Parastatal electricity producer Eskom has become such a murky quagmire of debt, inefficiency, corruption and bad management that it is difficult to see any future for it which will not be painful: for the corporation itself and the rest of the country.
People can’t see the light at the end of the tunnel because of load shedding.
So, it was interesting to see, just before Christmas, the stories about Eskom retrenching a clutch of senior executives as part of a cost-cutting, restructuring and rationalisation campaign.
Eskom spokesperson Khulu Phasiwe confirmed 10 executives in the uppermost category, known as the “F band”, were in the process of being let go.
There are a further 600 executives in the “E band” below – who earn salaries competitive with the private sector – whose fate will also be up for discussion as the company moves to reduce expenditure.
The reality is that over the past decade, Eskom’s staffing numbers have risen out of all relation to the inflation rate, the increase in power consumption or the increase in revenue for the corporation.
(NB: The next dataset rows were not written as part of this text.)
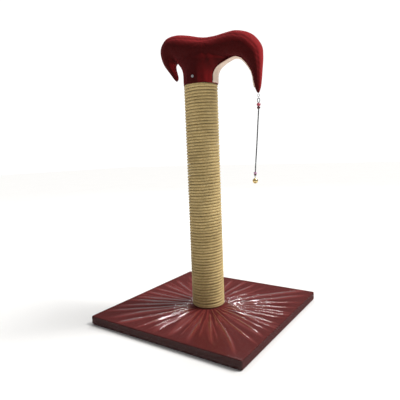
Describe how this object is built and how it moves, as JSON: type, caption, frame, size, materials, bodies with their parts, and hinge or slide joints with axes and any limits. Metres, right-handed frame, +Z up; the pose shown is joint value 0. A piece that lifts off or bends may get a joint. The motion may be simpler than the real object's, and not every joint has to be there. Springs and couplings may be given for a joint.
{
  "type": "cat scratching post",
  "caption": "Square-based cat scratching post: rope-wound upright, stuffed two-horned fabric topper and a bell hanging on a cord.",
  "frame": {"origin": "middle of the base's underside, on the floor, under the post's axis", "axes": "+Z up the post; X and Y along the base's sides; the post leans on no side; the topper lies in an upright plane turned 14 degrees anticlockwise from +X, its long horn towards +X, its front towards -Y"},
  "size_m": [0.4012, 0.4012, 0.667],
  "materials": {
    "chipboard": "raw particle board",
    "dark_red_velour": "short dark red pile",
    "clear_film": "clear stretch film, creased, glossy",
    "grey_card": "wound cardboard",
    "sisal": "twisted sisal rope, fibrous",
    "pine": "sawn",
    "plywood": "sawn",
    "wadding": "loose fibre",
    "cream_lining": "short cream pile",
    "steel": "bright zinc",
    "black_cord": "twisted cord with a pale fleck",
    "red_bead": "polished",
    "dark_bead": "polished",
    "lilac_bead": "polished",
    "brown_knot": "satin",
    "pale_brass": "polished, pale"
  },
  "bodies": {
    "stand": {"base_board": "chipboard", "base_cover": "dark_red_velour", "base_film": "clear_film", "base_bolt": "steel", "base_washer": "steel", "tee_nut": "steel", "post_tube": "grey_card", "rope_wrap": "sisal", "lower_plug": "pine", "upper_plug": "pine", "rope_tack_lower": "steel", "rope_tack_upper": "steel", "topper_cover": "dark_red_velour", "topper_padding": "wadding", "topper_core": "plywood", "core_screw_1": "steel", "core_screw_2": "steel", "topper_lining": "cream_lining", "cover_tack_front": "steel", "cover_tack_back": "steel", "tip_eye": "steel", "hem_staple_1": "steel", "hem_staple_2": "steel", "hem_staple_3": "steel", "hem_staple_4": "steel", "hem_staple_5": "steel", "hem_staple_6": "steel", "hem_staple_7": "steel", "hem_staple_8": "steel", "lower_plug_pin_1": "steel", "upper_plug_pin_1": "steel", "lower_plug_pin_2": "steel", "upper_plug_pin_2": "steel", "lower_plug_pin_3": "steel", "upper_plug_pin_3": "steel"},
    "ring": {"jump_ring": "steel"},
    "toy": {"cord_loop": "black_cord", "toy_cord": "black_cord", "red_bead": "red_bead", "dark_bead": "dark_bead", "lilac_bead": "lilac_bead", "cap_bead": "brown_knot", "bell_link": "steel"},
    "bell": {"bell_shell": "pale_brass"},
    "pellet": {"bell_pellet": "steel"}
  },
  "joints": [
    {"name": "ring_sway", "type": "hinge", "parent": "stand", "child": "ring", "pos_m": [0.13138, 0.03276, 0.5147], "axis": [-0.2419, 0.9703, 0], "range_deg": [-50, 20]},
    {"name": "toy_sway", "type": "hinge", "parent": "ring", "child": "toy", "pos_m": [0.13138, 0.03276, 0.5102], "axis": [0.9703, 0.2419, 0], "range_deg": [-50, 50]},
    {"name": "bell_tilt", "type": "hinge", "parent": "toy", "child": "bell", "pos_m": [0.12051, 0.03005, 0.33405], "axis": [-0.2419, 0.9703, 0], "range_deg": [-40, 40]},
    {"name": "pellet_rattle", "type": "slide", "parent": "bell", "child": "pellet", "axis": [0, 0, 1], "range_m": [0, 0.003]}
  ]
}
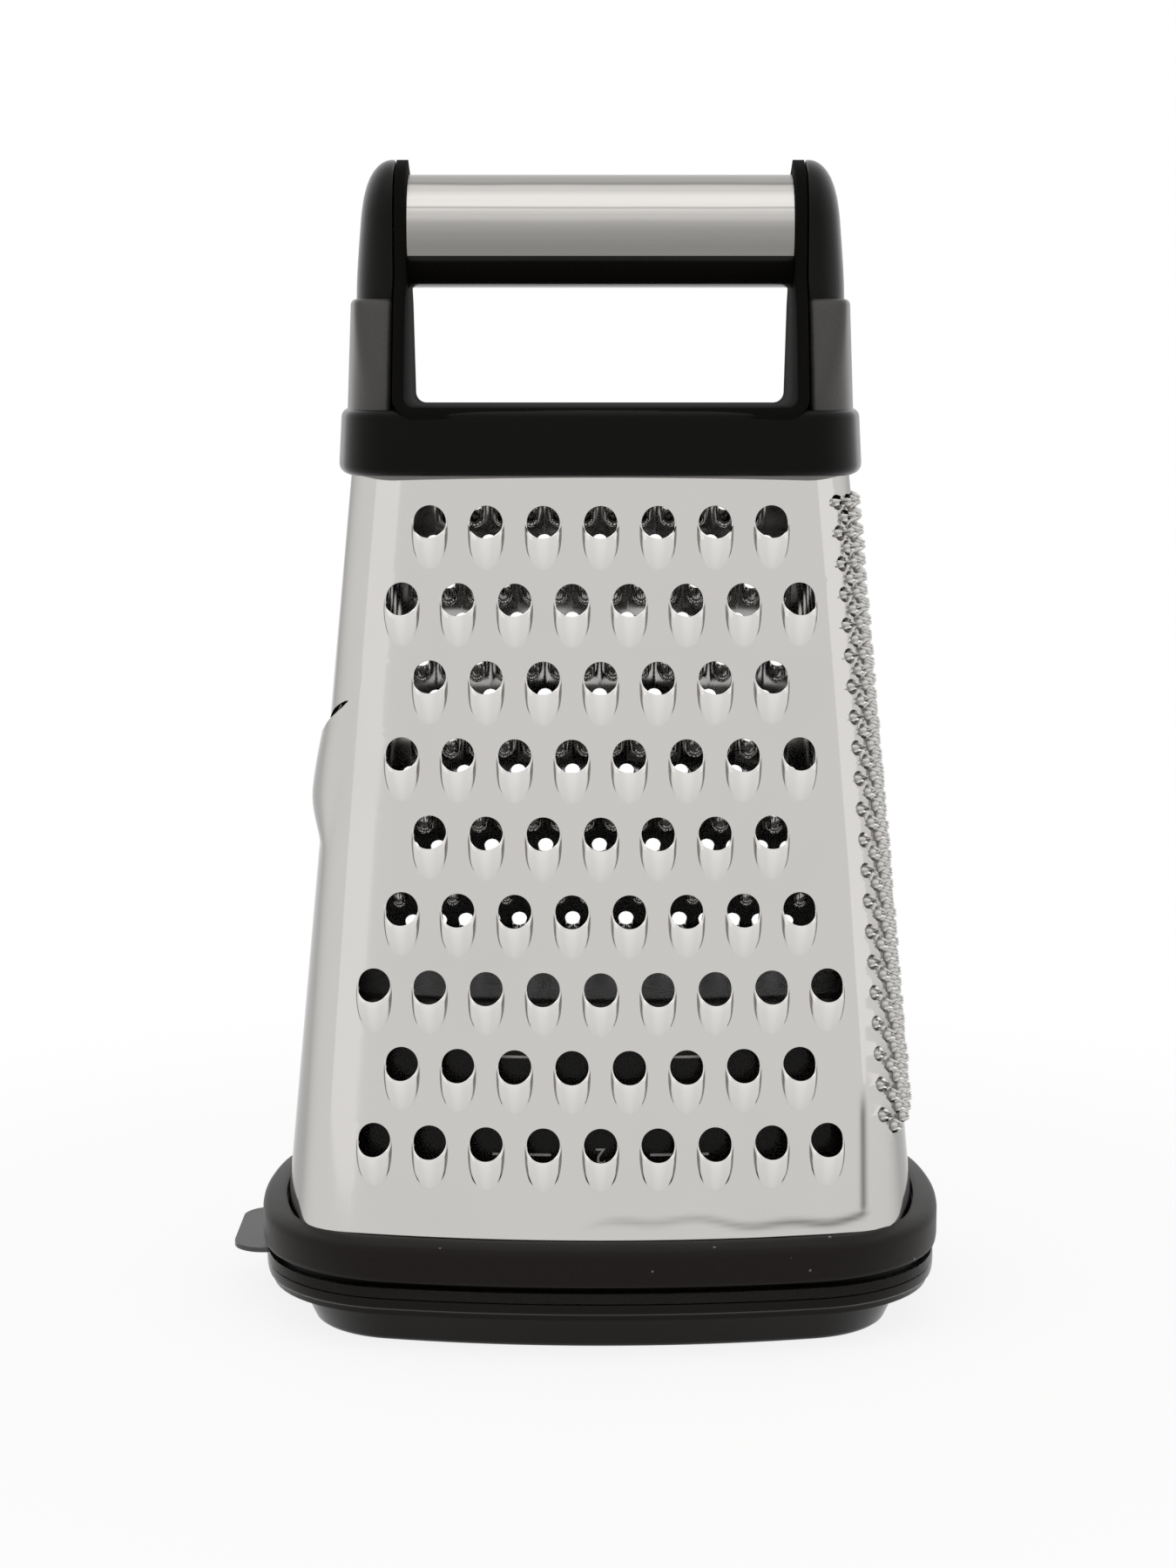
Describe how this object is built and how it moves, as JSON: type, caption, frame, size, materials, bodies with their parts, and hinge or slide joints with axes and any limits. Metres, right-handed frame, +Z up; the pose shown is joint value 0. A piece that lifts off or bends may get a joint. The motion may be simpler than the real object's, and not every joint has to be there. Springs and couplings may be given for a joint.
{
  "type": "box grater",
  "caption": "Four-sided box grater with a top handle, a soft base ring and a storage container with a lid, on which it stands.",
  "frame": {"origin": "on the floor, under the middle of the grater", "axes": "+Z up, -Y towards the coarse side, -X towards the slicer side and the container's pull tab"},
  "size_m": [0.1644, 0.112, 0.262],
  "materials": {
    "steel": "polished",
    "black_plastic": "satin",
    "gloss_black": "gloss",
    "soft_black": "matte",
    "smoky_plastic": "smoky clear"
  },
  "bodies": {
    "lid": {"container_lid": "black_plastic"},
    "container": {"storage_container": "smoky_plastic"},
    "grater": {"base_frame": "black_plastic", "base_ring": "soft_black", "steel_body": "steel", "top_collar": "black_plastic", "handle_frame": "black_plastic", "end_cap_left": "black_plastic", "end_cap_right": "black_plastic", "grip_sleeve": "steel", "grip_underside": "gloss_black", "inner_retainer": "black_plastic", "retainer_screws": "steel"}
  },
  "joints": [
    {"name": "container_lift", "type": "slide", "parent": "lid", "child": "container", "axis": [0, 0, 1], "range_m": [0, 0.03]},
    {"name": "grater_lift", "type": "slide", "parent": "container", "child": "grater", "axis": [0, 0, 1], "range_m": [0, 0.1]}
  ]
}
Experts say it is a bloated, inefficient organisation, made more so by the ANC’s use of it as a place for “cadre deployment”.
But while the move to trim executive salaries may look like a step in the correct direction – towards improving profitability – there are other, even more pressing, issues which need to be tackled to pull it towards viability.
Among those are its coal supply contracts – and the prices it pays for this essential generation ingredient – as well the huge debt burden, which has been spiralling out of control.
And, finally, the money Eskom is owed by municipalities all over the country.
Changing that culture of nonpayment is critical to the future success of the power supplier.